### Task to carry out
Pull out of the data below the stretch of lines bounded by the one containing "hinge pins, one" and the one containing "obj.matrix_parent_inverse = Matrix.Identity(4)", both bounds included, unchanged.
****************************************
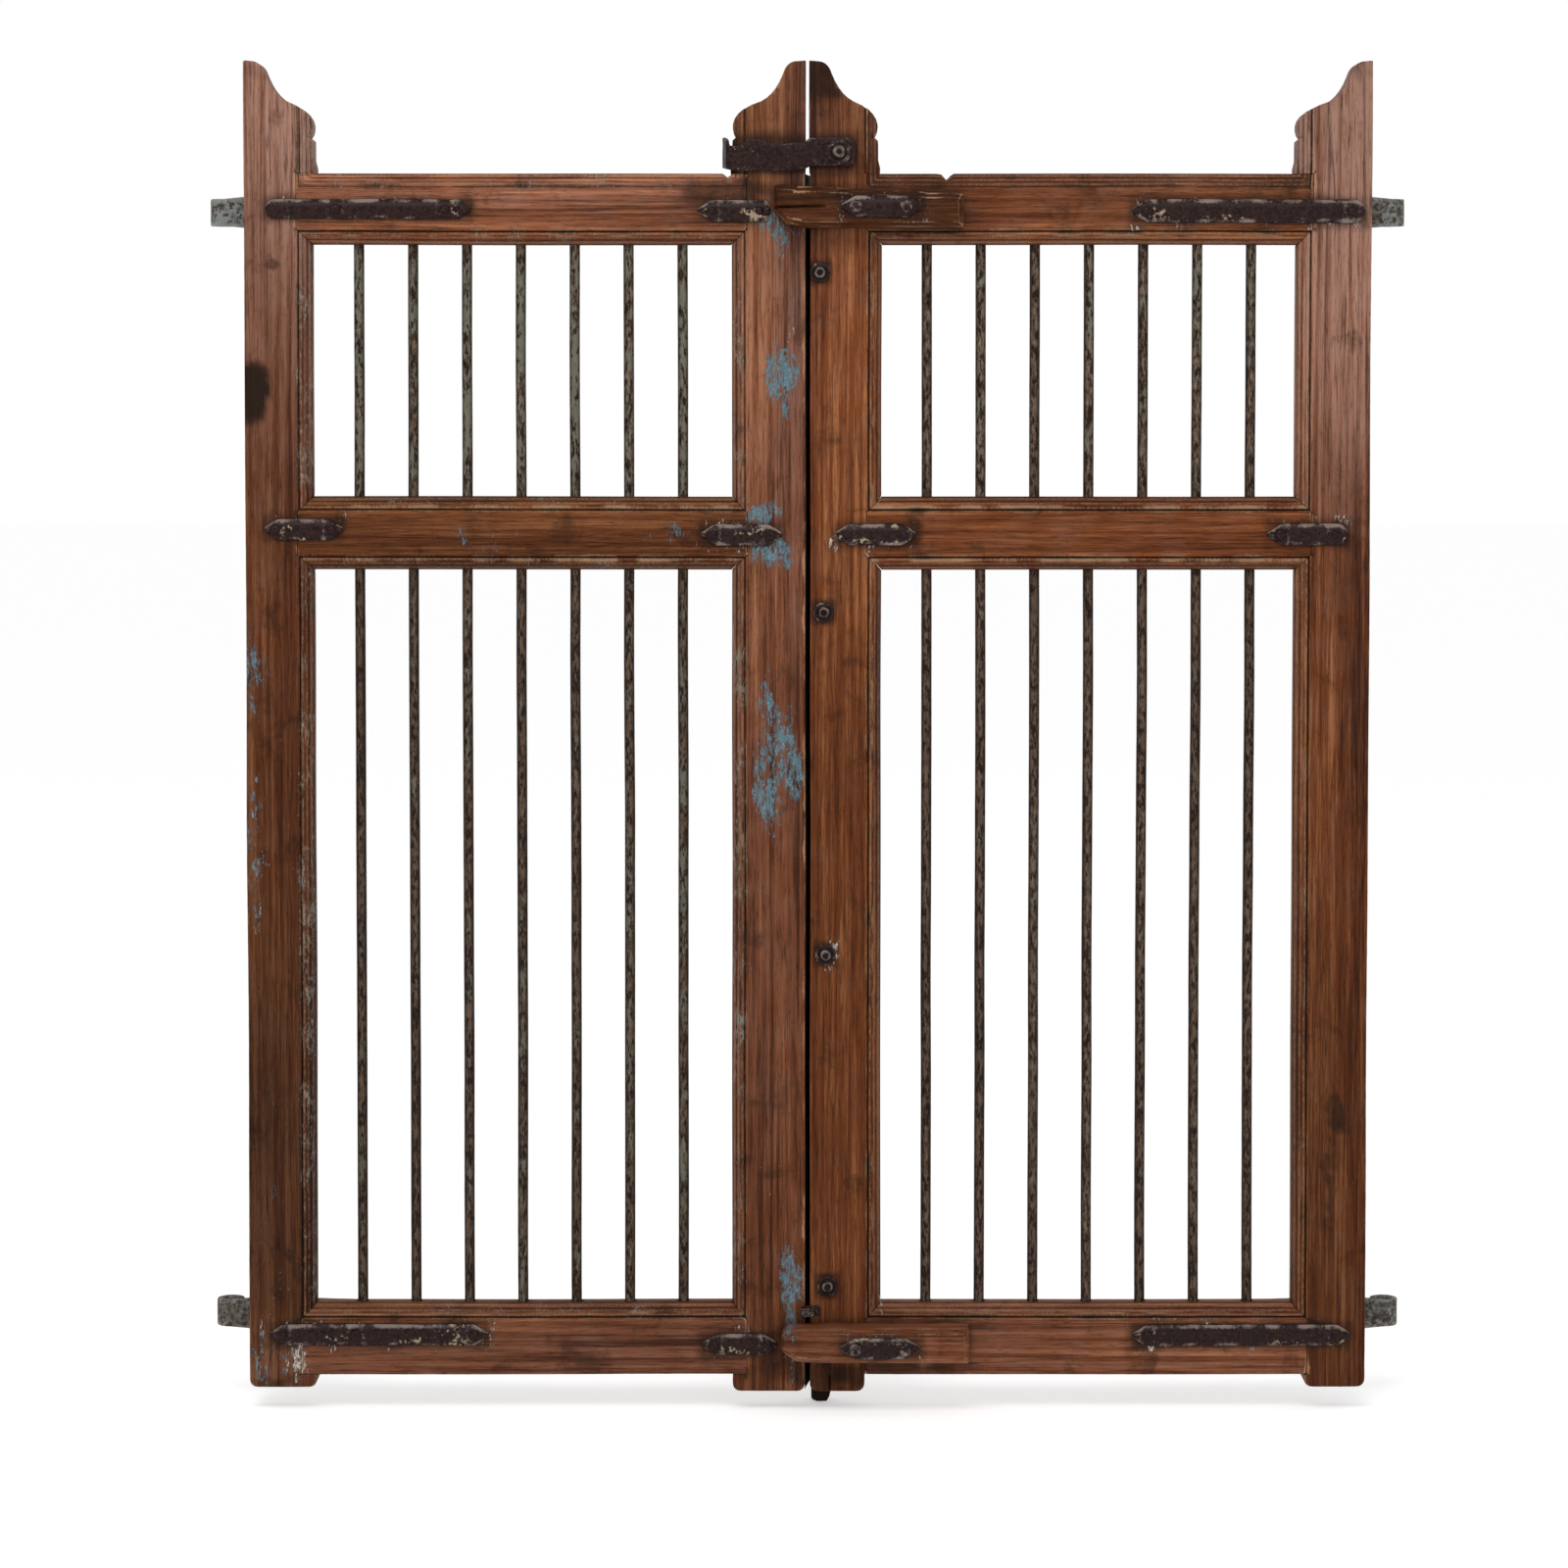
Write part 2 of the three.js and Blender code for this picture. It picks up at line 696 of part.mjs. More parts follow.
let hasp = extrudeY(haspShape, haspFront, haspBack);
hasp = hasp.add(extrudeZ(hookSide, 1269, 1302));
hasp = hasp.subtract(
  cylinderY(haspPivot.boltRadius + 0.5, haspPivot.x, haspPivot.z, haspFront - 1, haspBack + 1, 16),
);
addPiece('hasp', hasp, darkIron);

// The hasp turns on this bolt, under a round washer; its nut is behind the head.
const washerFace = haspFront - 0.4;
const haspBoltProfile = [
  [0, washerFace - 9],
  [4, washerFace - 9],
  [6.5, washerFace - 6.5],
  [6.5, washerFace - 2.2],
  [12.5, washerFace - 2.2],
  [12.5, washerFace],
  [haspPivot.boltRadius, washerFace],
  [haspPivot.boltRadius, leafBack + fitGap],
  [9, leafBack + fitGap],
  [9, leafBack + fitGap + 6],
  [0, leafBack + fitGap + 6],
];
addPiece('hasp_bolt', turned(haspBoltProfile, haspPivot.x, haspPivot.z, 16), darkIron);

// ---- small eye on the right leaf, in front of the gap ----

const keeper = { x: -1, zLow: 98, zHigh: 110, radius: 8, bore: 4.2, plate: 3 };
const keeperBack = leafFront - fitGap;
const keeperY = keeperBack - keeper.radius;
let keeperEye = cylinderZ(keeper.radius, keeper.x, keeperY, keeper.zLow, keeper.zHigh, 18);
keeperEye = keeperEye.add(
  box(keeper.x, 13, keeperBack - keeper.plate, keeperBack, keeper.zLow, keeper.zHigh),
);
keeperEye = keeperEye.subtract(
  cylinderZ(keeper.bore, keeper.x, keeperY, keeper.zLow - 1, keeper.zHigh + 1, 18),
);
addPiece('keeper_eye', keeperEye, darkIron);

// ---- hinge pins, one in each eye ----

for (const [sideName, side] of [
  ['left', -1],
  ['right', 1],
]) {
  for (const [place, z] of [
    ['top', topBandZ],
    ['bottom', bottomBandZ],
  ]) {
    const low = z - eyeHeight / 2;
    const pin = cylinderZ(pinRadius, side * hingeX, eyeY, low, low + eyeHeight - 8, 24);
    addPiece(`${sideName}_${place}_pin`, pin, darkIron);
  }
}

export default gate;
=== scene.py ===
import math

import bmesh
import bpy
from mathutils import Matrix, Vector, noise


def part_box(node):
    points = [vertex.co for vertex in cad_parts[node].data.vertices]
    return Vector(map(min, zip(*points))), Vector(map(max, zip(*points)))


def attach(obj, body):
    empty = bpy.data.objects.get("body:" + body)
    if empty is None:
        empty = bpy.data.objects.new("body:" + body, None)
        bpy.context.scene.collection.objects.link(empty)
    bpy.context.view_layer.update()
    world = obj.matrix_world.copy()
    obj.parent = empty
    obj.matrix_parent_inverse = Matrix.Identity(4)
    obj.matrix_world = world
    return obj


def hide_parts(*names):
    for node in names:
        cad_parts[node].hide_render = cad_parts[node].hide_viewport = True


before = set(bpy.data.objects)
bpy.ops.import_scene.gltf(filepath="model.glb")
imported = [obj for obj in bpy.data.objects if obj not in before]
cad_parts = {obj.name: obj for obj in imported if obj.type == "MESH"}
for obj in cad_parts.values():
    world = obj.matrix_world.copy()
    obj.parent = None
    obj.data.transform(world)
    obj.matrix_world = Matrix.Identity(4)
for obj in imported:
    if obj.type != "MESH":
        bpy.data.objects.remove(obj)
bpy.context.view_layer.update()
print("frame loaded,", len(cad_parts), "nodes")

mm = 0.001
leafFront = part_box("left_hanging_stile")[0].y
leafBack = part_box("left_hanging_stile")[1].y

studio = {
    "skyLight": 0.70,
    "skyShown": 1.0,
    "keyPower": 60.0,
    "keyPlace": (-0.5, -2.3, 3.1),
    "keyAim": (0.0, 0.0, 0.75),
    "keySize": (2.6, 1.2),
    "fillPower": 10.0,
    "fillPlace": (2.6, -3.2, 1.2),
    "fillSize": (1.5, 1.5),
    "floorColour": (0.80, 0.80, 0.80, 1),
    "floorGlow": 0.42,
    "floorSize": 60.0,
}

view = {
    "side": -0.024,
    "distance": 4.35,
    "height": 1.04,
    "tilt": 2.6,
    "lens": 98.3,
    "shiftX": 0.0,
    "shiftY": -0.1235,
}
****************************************
### Task solution
// ---- hinge pins, one in each eye ----

for (const [sideName, side] of [
  ['left', -1],
  ['right', 1],
]) {
  for (const [place, z] of [
    ['top', topBandZ],
    ['bottom', bottomBandZ],
  ]) {
    const low = z - eyeHeight / 2;
    const pin = cylinderZ(pinRadius, side * hingeX, eyeY, low, low + eyeHeight - 8, 24);
    addPiece(`${sideName}_${place}_pin`, pin, darkIron);
  }
}

export default gate;
=== scene.py ===
import math

import bmesh
import bpy
from mathutils import Matrix, Vector, noise


def part_box(node):
    points = [vertex.co for vertex in cad_parts[node].data.vertices]
    return Vector(map(min, zip(*points))), Vector(map(max, zip(*points)))


def attach(obj, body):
    empty = bpy.data.objects.get("body:" + body)
    if empty is None:
        empty = bpy.data.objects.new("body:" + body, None)
        bpy.context.scene.collection.objects.link(empty)
    bpy.context.view_layer.update()
    world = obj.matrix_world.copy()
    obj.parent = empty
    obj.matrix_parent_inverse = Matrix.Identity(4)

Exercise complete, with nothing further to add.